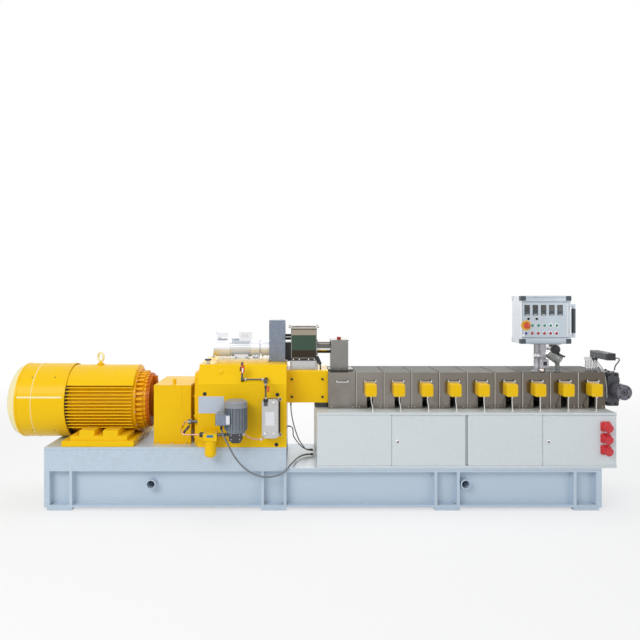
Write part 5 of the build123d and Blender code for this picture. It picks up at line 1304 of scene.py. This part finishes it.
def makeControlBoxTrim(s):
    shapes = newShapes()
    low, high = boxLow, Vector((boxLow.x + s["width"], boxHigh.y, boxHigh.z))
    slate, size, panelY = shapes["slateCorner"], s["corner"], s["panelY"]
    wide, tall, middleX, middleZ = high.x - low.x, high.z - low.z, (low.x + high.x) / 2, (low.z + high.z) / 2
    # corner caps: two plates round each front corner, a pale and a slate one at the back
    for edgeX, way, inward in ((low.x, leftWay, 1), (high.x, rightWay, -1)):
        for cornerZ in (low.z + size / 2, high.z - size / 2):
            for cap, place, face in ((slate, (edgeX + inward * size / 2, low.y), front),
                                     (slate, (edgeX, low.y + size / 2 - 0.0012), way),
                                     (shapes["boxSide"], (edgeX, high.y - size / 2), way),
                                     (slate, (edgeX + inward * size / 2, high.y), back)):
                addPlate(cap, (*place, cornerZ), face, size, size - 0.001, 0.0025, 0.004)
    # shadow grooves along the rails and between the corner caps
    for grooveZ in (high.z - 0.0535, low.z + 0.0535):
        addPlate(shapes["blackRubber"], (middleX, panelY, grooveZ), front, wide - 0.02, 0.003, 0.0008, 0.0005,
                 0.0002)
    for grooveZ in (high.z - 0.016, low.z + 0.016):
        addPlate(shapes["displayFrame"], (middleX, low.y, grooveZ), front, wide - 2 * size - 0.004, 0.0022, 0.0006,
                 0.0005, 0.0002)
    # door of the box: hinges and a white strip on the right as a painted highlight, quarter turn latch low on the
    # left
    doorX = high.x - 0.026
    addPlate(shapes["panelSheet"], ((low.x + doorX) / 2 + 0.006, panelY, middleZ), front, doorX - low.x - 0.02,
             tall - 0.114, 0.0018, 0.004)
    addPlate(shapes["whiteCard"], (high.x - 0.03, panelY - 0.0018, middleZ), front, 0.014, tall - 0.13, 0.0022,
             0.002)
    for hingeZ in (low.z + 0.11, high.z - 0.11):
        hinge = Vector((high.x - 0.0085, panelY - 0.003, hingeZ))
        addBar(shapes["chrome"], hinge + down * 0.022, hinge + up * 0.022, 0.008, 0.008, 0.0038)
    latch = Vector((low.x + 0.021, panelY - 0.0018, low.z + 0.075))
    addLathe(shapes["chrome"], latch, front, [(0.0115, 0), (0.0115, 0.003), (0.009, 0.0045)], 24)
    addPlate(shapes["chrome"], latch + front * 0.0045, front, 0.005, 0.018, 0.002, 0.002, 0.0005, 0.6)
    # lock nuts of the glands in the side wall
    for wallY, wallZ in s["wallSpots"]:
        addLathe(slate, (low.x + 0.008, wallY, wallZ), leftWay,
                 [(0.012, 0), (0.012, 0.004), (0.0085, 0.0055), (0.0085, 0.007)], 6)
    # dark sleeve of the grip on the right
    sleeve = tall - 0.204
    addLathe(slate, (boxHigh.x - 0.012, (low.y + high.y) / 2, low.z + 0.088), up,
             [(0.017, 0), (0.0185, 0.003), (0.0185, sleeve - 0.003), (0.017, sleeve)], 24)
    finishShapes("controlBoxTrim", shapes)


makeControlPanel(panelSettings)
makeControlBoxTrim({"width": 0.445, "corner": 0.044, "panelY": boxLow.y + 0.008,
                    "wallSpots": ((-0.17, 1.79), (-0.185, 1.50), (-0.06, 1.50))})

armSettings = {
    "blockLow": (2.0345, -0.117, 1.211), "blockHigh": (2.1135, -0.043, 1.292), "armY": -0.077,
    "columnX": 2.0145, "clampZ": 1.327, "plateBoltXs": (1.985, 2.203), "plateBoltYs": (-0.125, -0.029),
    "plateZ": 1.428, "ball": (2.051, -0.112, 1.195), "drum": (2.1685, -0.077, 1.322), "drumTilt": 35,
    "knuckleX": 2.1705, "knuckleZ": 1.3807, "link": ((2.2, -0.137, 1.3395), (2.252, -0.137, 1.3165)),
    "casting": (2.1035, -0.112, 1.1965), "ventX": 2.2065,
}


def makeArmTrim(s):
    shapes = newShapes()
    low, high = Vector(s["blockLow"]), Vector(s["blockHigh"])
    middleX = (low.x + high.x) / 2
    addPlate(shapes["blackScrew"], (middleX + 0.006, low.y, 1.2535), front, 0.032, 0.036, 0.003, 0.003)
    for boltX, boltZ in product((middleX - 0.03, middleX + 0.03), (low.z + 0.012, high.z - 0.012)):
        addCapScrew(shapes["chrome"], (boltX, low.y, boltZ), front, 0.005)
    # clamp ring and lever on the column
    ring = Vector((s["columnX"], s["armY"], s["clampZ"]))
    addLathe(shapes["chrome"], ring, up, [(0.022, -0.014), (0.031, -0.013), (0.033, -0.010), (0.033, 0.010),
                                          (0.031, 0.013), (0.022, 0.014)], 32, closed=True)
    lever = ring + Vector((-0.012, -0.066, 0))
    addBar(shapes["chrome"], ring + Vector((-0.005, -0.03, 0)), lever, 0.012, 0.012, 0.004)
    addLathe(shapes["chrome"], lever, leftWay, [(0.008, -0.02), (0.01, -0.018), (0.01, 0.034), (0.007, 0.038)], 16)
    # cap screws under the box's plate
    for boltX, boltY in product(s["plateBoltXs"], s["plateBoltYs"]):
        addCapScrew(shapes["zincScrew"], (boltX, boltY, s["plateZ"]), down, 0.006)
    # ball foot and the low casting beside it
    addLathe(shapes["copperPale"], s["ball"], up, [(0.009, -0.02), (0.019, -0.0165), (0.0245, -0.008),
                                                   (0.0245, 0.004), (0.02, 0.013), (0.011, 0.0165)], 28)
    addPlate(shapes["greenGrey"], s["casting"], front, 0.047, 0.035, 0.016, 0.006, 0.002)
    addBar(shapes["greenGrey"], (2.0825, -0.096, 1.1965), (2.0825, -0.06, 1.1965), 0.014, 0.03, 0.003)
    # face of the vent's drum, its cap screws and black knuckle
    tilt, black = math.radians(s["drumTilt"]), shapes["blackScrew"]
    way = Vector((math.cos(tilt), 0, -math.sin(tilt)))
    start, end = Vector(s["drum"]) - way * 0.057, Vector(s["drum"]) + way * 0.069
    addLathe(shapes["chrome"], start, -way,
             [(0.012, 0), (0.041, 0), (0.043, 0.001), (0.043, 0.003), (0.04, 0.0045), (0.012, 0.0045)], 36,
             closed=True)
    addAround(addCapScrew, black, start - way * 0.0045, -way, 0.031, 6, 0.0034)
    addAround(addCapScrew, shapes["chrome"], end, way, 0.044, 8, 0.004)
    for side, way in ((s["armY"] - 0.045, front), (s["armY"] + 0.045, back)):
        addLathe(black, (s["knuckleX"], side, s["knuckleZ"]), way,
                 [(0.04, 0), (0.04, 0.003), (0.034, 0.006), (0.012, 0.0065), (0.011, 0.003)], 36)
    addBar(black, *s["link"], 0.011, 0.014, 0.004)
    pinX, _, pinZ = s["link"][0]
    addLathe(black, (pinX, s["armY"], pinZ), front, [(0.011, 0.042), (0.011, 0.063), (0.008, 0.065)], 16)
    # flange bolts of the vent and of the column on the cover
    addAround(addCapScrew, shapes["zincScrew"], (s["ventX"], s["armY"], 1.183), up, 0.0265, 6, 0.0035)
    addAround(addCapScrew, shapes["zincScrew"], (s["columnX"], s["armY"], 1.185), up, 0.034, 6, 0.004)
    finishShapes("armTrim", shapes)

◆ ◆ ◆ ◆

→ **Task details**
The lines above should be duplicated exactly.

→ **Written response**
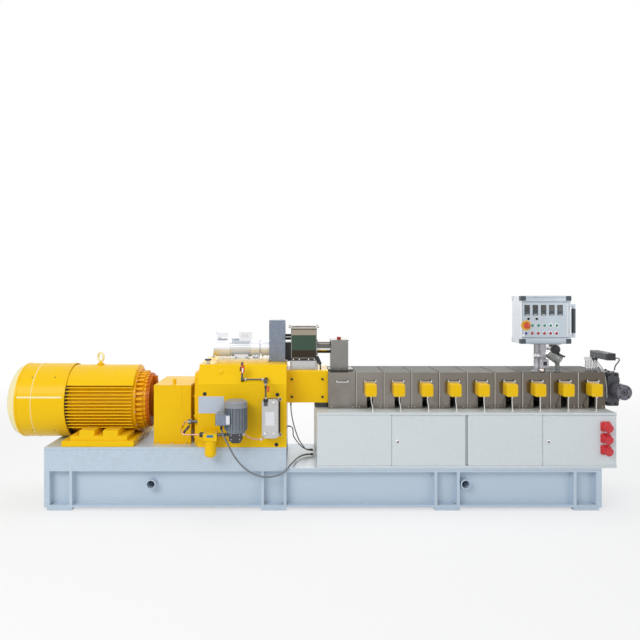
Write part 5 of the build123d and Blender code for this picture. It picks up at line 1304 of scene.py. This part finishes it.
def makeControlBoxTrim(s):
    shapes = newShapes()
    low, high = boxLow, Vector((boxLow.x + s["width"], boxHigh.y, boxHigh.z))
    slate, size, panelY = shapes["slateCorner"], s["corner"], s["panelY"]
    wide, tall, middleX, middleZ = high.x - low.x, high.z - low.z, (low.x + high.x) / 2, (low.z + high.z) / 2
    # corner caps: two plates round each front corner, a pale and a slate one at the back
    for edgeX, way, inward in ((low.x, leftWay, 1), (high.x, rightWay, -1)):
        for cornerZ in (low.z + size / 2, high.z - size / 2):
            for cap, place, face in ((slate, (edgeX + inward * size / 2, low.y), front),
                                     (slate, (edgeX, low.y + size / 2 - 0.0012), way),
                                     (shapes["boxSide"], (edgeX, high.y - size / 2), way),
                                     (slate, (edgeX + inward * size / 2, high.y), back)):
                addPlate(cap, (*place, cornerZ), face, size, size - 0.001, 0.0025, 0.004)
    # shadow grooves along the rails and between the corner caps
    for grooveZ in (high.z - 0.0535, low.z + 0.0535):
        addPlate(shapes["blackRubber"], (middleX, panelY, grooveZ), front, wide - 0.02, 0.003, 0.0008, 0.0005,
                 0.0002)
    for grooveZ in (high.z - 0.016, low.z + 0.016):
        addPlate(shapes["displayFrame"], (middleX, low.y, grooveZ), front, wide - 2 * size - 0.004, 0.0022, 0.0006,
                 0.0005, 0.0002)
    # door of the box: hinges and a white strip on the right as a painted highlight, quarter turn latch low on the
    # left
    doorX = high.x - 0.026
    addPlate(shapes["panelSheet"], ((low.x + doorX) / 2 + 0.006, panelY, middleZ), front, doorX - low.x - 0.02,
             tall - 0.114, 0.0018, 0.004)
    addPlate(shapes["whiteCard"], (high.x - 0.03, panelY - 0.0018, middleZ), front, 0.014, tall - 0.13, 0.0022,
             0.002)
    for hingeZ in (low.z + 0.11, high.z - 0.11):
        hinge = Vector((high.x - 0.0085, panelY - 0.003, hingeZ))
        addBar(shapes["chrome"], hinge + down * 0.022, hinge + up * 0.022, 0.008, 0.008, 0.0038)
    latch = Vector((low.x + 0.021, panelY - 0.0018, low.z + 0.075))
    addLathe(shapes["chrome"], latch, front, [(0.0115, 0), (0.0115, 0.003), (0.009, 0.0045)], 24)
    addPlate(shapes["chrome"], latch + front * 0.0045, front, 0.005, 0.018, 0.002, 0.002, 0.0005, 0.6)
    # lock nuts of the glands in the side wall
    for wallY, wallZ in s["wallSpots"]:
        addLathe(slate, (low.x + 0.008, wallY, wallZ), leftWay,
                 [(0.012, 0), (0.012, 0.004), (0.0085, 0.0055), (0.0085, 0.007)], 6)
    # dark sleeve of the grip on the right
    sleeve = tall - 0.204
    addLathe(slate, (boxHigh.x - 0.012, (low.y + high.y) / 2, low.z + 0.088), up,
             [(0.017, 0), (0.0185, 0.003), (0.0185, sleeve - 0.003), (0.017, sleeve)], 24)
    finishShapes("controlBoxTrim", shapes)


makeControlPanel(panelSettings)
makeControlBoxTrim({"width": 0.445, "corner": 0.044, "panelY": boxLow.y + 0.008,
                    "wallSpots": ((-0.17, 1.79), (-0.185, 1.50), (-0.06, 1.50))})

armSettings = {
    "blockLow": (2.0345, -0.117, 1.211), "blockHigh": (2.1135, -0.043, 1.292), "armY": -0.077,
    "columnX": 2.0145, "clampZ": 1.327, "plateBoltXs": (1.985, 2.203), "plateBoltYs": (-0.125, -0.029),
    "plateZ": 1.428, "ball": (2.051, -0.112, 1.195), "drum": (2.1685, -0.077, 1.322), "drumTilt": 35,
    "knuckleX": 2.1705, "knuckleZ": 1.3807, "link": ((2.2, -0.137, 1.3395), (2.252, -0.137, 1.3165)),
    "casting": (2.1035, -0.112, 1.1965), "ventX": 2.2065,
}


def makeArmTrim(s):
    shapes = newShapes()
    low, high = Vector(s["blockLow"]), Vector(s["blockHigh"])
    middleX = (low.x + high.x) / 2
    addPlate(shapes["blackScrew"], (middleX + 0.006, low.y, 1.2535), front, 0.032, 0.036, 0.003, 0.003)
    for boltX, boltZ in product((middleX - 0.03, middleX + 0.03), (low.z + 0.012, high.z - 0.012)):
        addCapScrew(shapes["chrome"], (boltX, low.y, boltZ), front, 0.005)
    # clamp ring and lever on the column
    ring = Vector((s["columnX"], s["armY"], s["clampZ"]))
    addLathe(shapes["chrome"], ring, up, [(0.022, -0.014), (0.031, -0.013), (0.033, -0.010), (0.033, 0.010),
                                          (0.031, 0.013), (0.022, 0.014)], 32, closed=True)
    lever = ring + Vector((-0.012, -0.066, 0))
    addBar(shapes["chrome"], ring + Vector((-0.005, -0.03, 0)), lever, 0.012, 0.012, 0.004)
    addLathe(shapes["chrome"], lever, leftWay, [(0.008, -0.02), (0.01, -0.018), (0.01, 0.034), (0.007, 0.038)], 16)
    # cap screws under the box's plate
    for boltX, boltY in product(s["plateBoltXs"], s["plateBoltYs"]):
        addCapScrew(shapes["zincScrew"], (boltX, boltY, s["plateZ"]), down, 0.006)
    # ball foot and the low casting beside it
    addLathe(shapes["copperPale"], s["ball"], up, [(0.009, -0.02), (0.019, -0.0165), (0.0245, -0.008),
                                                   (0.0245, 0.004), (0.02, 0.013), (0.011, 0.0165)], 28)
    addPlate(shapes["greenGrey"], s["casting"], front, 0.047, 0.035, 0.016, 0.006, 0.002)
    addBar(shapes["greenGrey"], (2.0825, -0.096, 1.1965), (2.0825, -0.06, 1.1965), 0.014, 0.03, 0.003)
    # face of the vent's drum, its cap screws and black knuckle
    tilt, black = math.radians(s["drumTilt"]), shapes["blackScrew"]
    way = Vector((math.cos(tilt), 0, -math.sin(tilt)))
    start, end = Vector(s["drum"]) - way * 0.057, Vector(s["drum"]) + way * 0.069
    addLathe(shapes["chrome"], start, -way,
             [(0.012, 0), (0.041, 0), (0.043, 0.001), (0.043, 0.003), (0.04, 0.0045), (0.012, 0.0045)], 36,
             closed=True)
    addAround(addCapScrew, black, start - way * 0.0045, -way, 0.031, 6, 0.0034)
    addAround(addCapScrew, shapes["chrome"], end, way, 0.044, 8, 0.004)
    for side, way in ((s["armY"] - 0.045, front), (s["armY"] + 0.045, back)):
        addLathe(black, (s["knuckleX"], side, s["knuckleZ"]), way,
                 [(0.04, 0), (0.04, 0.003), (0.034, 0.006), (0.012, 0.0065), (0.011, 0.003)], 36)
    addBar(black, *s["link"], 0.011, 0.014, 0.004)
    pinX, _, pinZ = s["link"][0]
    addLathe(black, (pinX, s["armY"], pinZ), front, [(0.011, 0.042), (0.011, 0.063), (0.008, 0.065)], 16)
    # flange bolts of the vent and of the column on the cover
    addAround(addCapScrew, shapes["zincScrew"], (s["ventX"], s["armY"], 1.183), up, 0.0265, 6, 0.0035)
    addAround(addCapScrew, shapes["zincScrew"], (s["columnX"], s["armY"], 1.185), up, 0.034, 6, 0.004)
    finishShapes("armTrim", shapes)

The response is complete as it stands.